Talk about profound…a little goes a long way in a good children’s book, and The Wee Free Men has the perfect amount. The book is utterly profound when the author gets philosophical. When there was something to be said, like what it means to see the world clearly, it is said so simply, directly, and beautifully, that one can only hope every reader gets the point.
But the spoonful of sugar that makes the medicine go down is humor: riotous laughter, jokes, and puns throughout. This children’s book (actually more for Young Adults) made me laugh out loud as 9-year-old Tiffany demonstrated her keen mind to rather dumb adults. As in: “Zoology, eh? That’s a big word, isn’t it?” “No, actually it isn’t,” said Tiffany. “Patronizing is a big word. Zoology is really quite short.”

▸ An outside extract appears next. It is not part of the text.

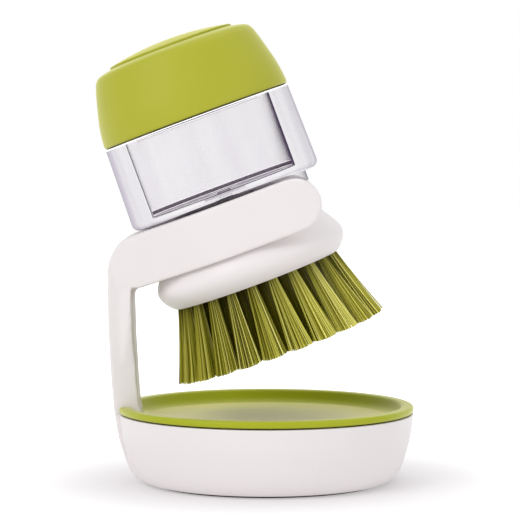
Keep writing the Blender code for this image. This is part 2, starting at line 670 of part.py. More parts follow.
def build_head():
    """The white head: a neck with bayonet slots inside, and the flare that carries the bristles."""
    shoulder = spigot_bottom - 2 * SEAT_GAP - HEAD_SEAL_THICKNESS
    bottom = backing_top + SEAT_GAP
    flare = [point for point in head_outline() if point[1] > bottom]
    outline = [(head_bore, head_top), (collar_radius, head_top), *flare, (head_radius_at(bottom), bottom)]
    outline += [(HEAD_OUTLET, bottom), (HEAD_OUTLET, shoulder - HEAD_FUNNEL_DEPTH)]
    outline += [(funnel_radius, shoulder), (head_bore, shoulder)]
    head = turned("brush_head", outline, [white_plastic], brush_axis)

    low = spigot_bottom + LUG_RISE - RUN_GAP
    high = low + LUG_HEIGHT + 2 * RUN_GAP
    half = LUG_ANGLE / 2 + LUG_SLACK
    entry = (-LOCK_TURN - half, -LOCK_TURN + half)
    steps = (entry[0], -LOCK_TURN, entry[1], (entry[1] + half) / 2, half)
    cells = [(first, last, low, high) for first, last in zip(steps, steps[1:])]
    cells += [(first, last, high, head_top + OVERRUN) for first, last in zip(steps[:2], steps[1:3])]
    reach = spigot_radius + LUG_REACH + RUN_GAP
    inner = head_bore - SPIGOT_WALL
    slots = wrapped("bayonet slots", cells, inner, reach, [white_plastic], brush_axis, LUGS)
    combine(head, slots, "DIFFERENCE")

    seal_outer = head_bore - SEAT_GAP
    seal_bottom = shoulder + SEAT_GAP
    ring("head_seal", seal_outer - HEAD_SEAL_WIDTH, seal_outer, seal_bottom, seal_bottom + HEAD_SEAL_THICKNESS, silicone)


def tuft_strands(circle_share, tufts):
    """A bmesh of one ring of tufts. Every strand is straight, and fans out from its tuft."""
    builder = bmesh.new()
    root_circle = tuft_circle * circle_share
    tip_circle = (tuft_circle + TUFT_FAN) * circle_share
    strand_places = [(0, 0)] + arc((0, 0), TUFT_RADIUS, 0, 360, TUFT_SIDES)[:-1]
    top = head_bottom + BRISTLE_ROOT
    for tuft in range(tufts):
        turn = Matrix.Rotation(math.tau * tuft / tufts, 3, "Z")
        for x, y in strand_places:
            root = turn @ Vector((root_circle + x, y, head_bottom))
            tip = turn @ Vector((tip_circle + x * TUFT_SPREAD, y * TUFT_SPREAD, bristle_tips))
            sunk = root + (root - tip) * (top - head_bottom) / BRISTLE_LENGTH
            loops = []
            for end in (sunk, tip):
                corners = arc((end.x, end.y), BRISTLE_THICKNESS / 2, 0, 360, STRAND_SIDES)[:-1]
                loops.append([builder.verts.new((cx, cy, end.z)) for cx, cy in corners])
            for side in range(STRAND_SIDES):
                after = (side + 1) % STRAND_SIDES
                builder.faces.new((loops[0][side], loops[0][after], loops[1][after], loops[1][side]))
            builder.faces.new(loops[0])
            builder.faces.new(loops[1])
    for face in builder.faces:
        face.material_index = 1
    return builder


def rose_holes():
    builder = bmesh.new()
    low = head_bottom - OVERRUN
    high = backing_top + OVERRUN
    for x, y in arc((0, 0), HEAD_OUTLET - 2 * ROSE_HOLE_RADIUS, 0, 360, ROSE_HOLES)[:-1]:
        place = Matrix.Translation((x, y, (low + high) / 2))
        bmesh.ops.create_cone(
            builder, cap_ends=True, segments=ROSE_HOLE_SIDES, radius1=ROSE_HOLE_RADIUS, radius2=ROSE_HOLE_RADIUS,
            depth=high - low, matrix=place
        )
    return add_object("rose holes", builder, [white_plastic], brush_axis)


def build_bristles():
    """Four rings of tufts, each fused to its own slice of the head's white bottom.

    The innermost slice is a rose: a disc under the head's outlet with small holes that spread the soap.
    """
    circles = [tuft_circle * share for _, _, share in TUFT_RINGS]
    edges = [(outer + inner) / 2 for outer, inner in zip(circles, circles[1:])]
    rim = [point for point in reversed(head_outline()) if point[1] < backing_top]
    rim.append((head_radius_at(backing_top), backing_top))
    for index, (name, tufts, share) in enumerate(TUFT_RINGS):
        inner = edges[index] + SEAT_GAP / 2 if index < len(edges) else 0
        if index > 0:
            outer = edges[index - 1] - SEAT_GAP / 2
            rim = [(outer, head_bottom), (outer, backing_top)]
        outline = [(inner, head_bottom), *rim, (inner, backing_top)]
        both = [white_plastic, bristle_green]
        backing = turned(f"bristles_{name}", outline, both, brush_axis)
        if inner == 0:
            combine(backing, rose_holes(), "DIFFERENCE")
        strands = tuft_strands(share, tufts)
        strands = add_object(f"strands {name}", strands, both, brush_axis)
        combine(backing, strands, "UNION")


def build_cap():
    """The green cap, its threaded liner, and the seal between liner and neck."""
    side = cap_side()
    inside = [(radius - CAP_WALL, height) for radius, height in side[1:] if height < cap_ceiling - 1.5 * CAP_WALL]
    outline = [*side, (button_hole, cap_top), (button_hole, cap_ceiling), (button_hole + CAP_WALL, cap_ceiling)]
    outline += [*reversed(inside), (inside[0][0], cap_bottom)]
    turned("cap_shell", outline, [green_plastic], brush_axis)

    shelf_edge = cap_side_at(liner_top) - CAP_WALL - SEAT_GAP
    outline = [(AIR_HOLE, liner_ceiling), (thread_clear, liner_ceiling), (thread_clear, cap_bottom + SEAT_GAP)]
    outline += [(liner_radius, cap_bottom + SEAT_GAP), (liner_radius, liner_ceiling), (shelf_edge, liner_ceiling)]
    outline += [(shelf_edge, liner_top), (AIR_HOLE, liner_top)]
    liner = turned("cap_liner", outline, [green_plastic], brush_axis)
    start = flange_top + THREAD_START + THREAD_PITCH / 2
    ridge = thread("liner thread", thread_clear, -THREAD_REACH, start, THREAD_TURNS, [green_plastic], brush_axis)
    combine(liner, ridge, "UNION")

    seal_outer = thread_clear - RUN_GAP
    seal_top = cap_seal_bottom + CAP_SEAL_THICKNESS
    ring("cap_seal", seal_outer - CAP_SEAL_WIDTH, seal_outer, cap_seal_bottom, seal_top, silicone)


def build_button():
    """The domed button in the cap's top, and the rubber bellows that it squeezes."""
    dome_edge = cap_top + BUTTON_PROUD
    flange_high = cap_ceiling - SEAT_GAP
    flange_low = flange_high - BUTTON_FLANGE
    spigot_outer = BELLOWS_RADIUS - BELLOWS_FOLD
    spigot_inner = spigot_outer - BUTTON_SPIGOT_WALL
    inner = button_radius - BUTTON_WALL
    bellows_top = flange_low + SEAT_GAP

    def dome_at(radius, drop=0.0):
        """Height of the dome at a radius."""
        return dome_edge + BUTTON_RISE * (1 - (radius / button_radius) ** 2) - drop

    outline = [(0, dome_at(0, BUTTON_WALL)), (spigot_inner, dome_at(spigot_inner, BUTTON_WALL))]
    outline += [(spigot_inner, bellows_top + SEAT_GAP), (spigot_outer, bellows_top + SEAT_GAP)]
    outline += [(spigot_outer, dome_at(spigot_outer, BUTTON_WALL)), (inner, dome_at(inner, BUTTON_WALL))]
    outline += [(inner, flange_low), (button_radius + BUTTON_FLANGE_WIDTH, flange_low)]
    outline += [(button_radius + BUTTON_FLANGE_WIDTH, flange_high), (button_radius, flange_high)]
    outline += [(button_radius, dome_edge - BUTTON_EDGE)]
    outline += [(share * button_radius, dome_at(share * button_radius)) for share in DOME_SHARES]
    outline += [(0, dome_at(0))]
    turned("push_button", outline, [green_plastic], brush_axis)

    low = liner_top + SEAT_GAP
    turned("pump_bellows", bellows_outline(low, bellows_top), [dark_rubber], brush_axis, SMALL_SIDES)


def bellows_outline(low, high):
    """(radius, height) points of the folded wall, from the closed top's underside round to its upper side."""
    fold = (high - BELLOWS_WALL - low) / BELLOWS_FOLDS / 2
    wall = []
    for step in range(2 * BELLOWS_FOLDS + 1):
        radius = BELLOWS_RADIUS - (BELLOWS_FOLD if step % 2 else 0)
        wall.append((radius, low + step * fold))
    inside = [(radius - BELLOWS_WALL, height) for radius, height in wall]
    return [(0, high - BELLOWS_WALL), *reversed(inside), *wall, (wall[-1][0], high), (0, high)]


build_bowl()
build_foot()
build_tray()
build_arm()
build_tank()
build_cup()
build_outlet()
build_head()
build_bristles()
build_cap()
build_button()
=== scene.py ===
"""Palm dish brush with a clear soap tank, hanging in its drip stand.

Metres, +Z up. +X runs from the stand's post to the open side of its cradle, and the camera looks along +Y.
"""

import math

import bmesh
import bpy
from mathutils import Matrix, Vector


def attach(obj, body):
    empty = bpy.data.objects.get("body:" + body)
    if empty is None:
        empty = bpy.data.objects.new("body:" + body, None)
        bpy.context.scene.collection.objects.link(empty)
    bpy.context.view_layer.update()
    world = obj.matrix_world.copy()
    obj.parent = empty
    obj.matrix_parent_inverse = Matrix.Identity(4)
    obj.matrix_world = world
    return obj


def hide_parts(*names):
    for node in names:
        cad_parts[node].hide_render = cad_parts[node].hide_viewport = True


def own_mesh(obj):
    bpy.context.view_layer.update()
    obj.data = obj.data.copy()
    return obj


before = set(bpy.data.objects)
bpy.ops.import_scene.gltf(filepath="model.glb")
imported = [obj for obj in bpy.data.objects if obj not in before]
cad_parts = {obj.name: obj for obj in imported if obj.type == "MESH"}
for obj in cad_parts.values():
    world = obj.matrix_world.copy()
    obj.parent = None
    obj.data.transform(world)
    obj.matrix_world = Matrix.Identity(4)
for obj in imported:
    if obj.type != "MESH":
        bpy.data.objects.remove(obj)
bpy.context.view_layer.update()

MM = 0.001
MICRON = MM / 1000


# Table and camera: a white sweep that keeps the real soft shadow, seen through a long lens from just above
# the tank's foot. Near the base its white glow fades and the eye sees a darker floor than the light that
# bounces off it, a soft halo of painted shade. The light is a large soft box from the left, weaker ones
# from the right and above, and an even white room.

class Value:
    """A number, colour or vector in a node tree. Sums on it add Math nodes to that tree."""

    def __init__(self, network, socket):
        self.network = network
        self.socket = socket

    def __add__(self, other):
        return self.network.maths("ADD", self, other)

    def __sub__(self, other):
        return self.network.maths("SUBTRACT", self, other)

    def __rsub__(self, other):
        return self.network.maths("SUBTRACT", other, self)

    def __mul__(self, other):
        return self.network.maths("MULTIPLY", self, other)

    def __truediv__(self, other):
        return self.network.maths("DIVIDE", self, other)

    def __pow__(self, other):
        return self.network.maths("POWER", self, other)

    __radd__ = __add__
    __rmul__ = __mul__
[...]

Being philosophical myself, I value the way Terry Pratchett illuminates the power of thought in his writing. This theme has come up in several children’s books I reviewed, (such as the little fairy tale, The Great Quillow.) However, it comes alive as the main character demonstrates the power of self-reflection, and what happens when you observe your own thinking process. This is pretty heady stuff, and I don’t know how easily children take it in. But it is certainly a fabulous message to offer kids.
Another thing I loved about this children’s book is that while it is filled with supposedly scary stuff, I was never scared. I think one reason is because Tiffany, the nine-year-old heroine, was also not scared. She saw through most of the scary parts as just made up of dreams. How helpful that is for sensitive readers.
This is the first book by Pratchett I’ve ever read, and I understand he has many! I can wholeheartedly recommend this one to 12 and up. I think that 10 and 11-year-olds who are good readers and deep thinkers will also be able to get something out of it as well. It has an especially great role model for girls and women as wise women (aka witches.)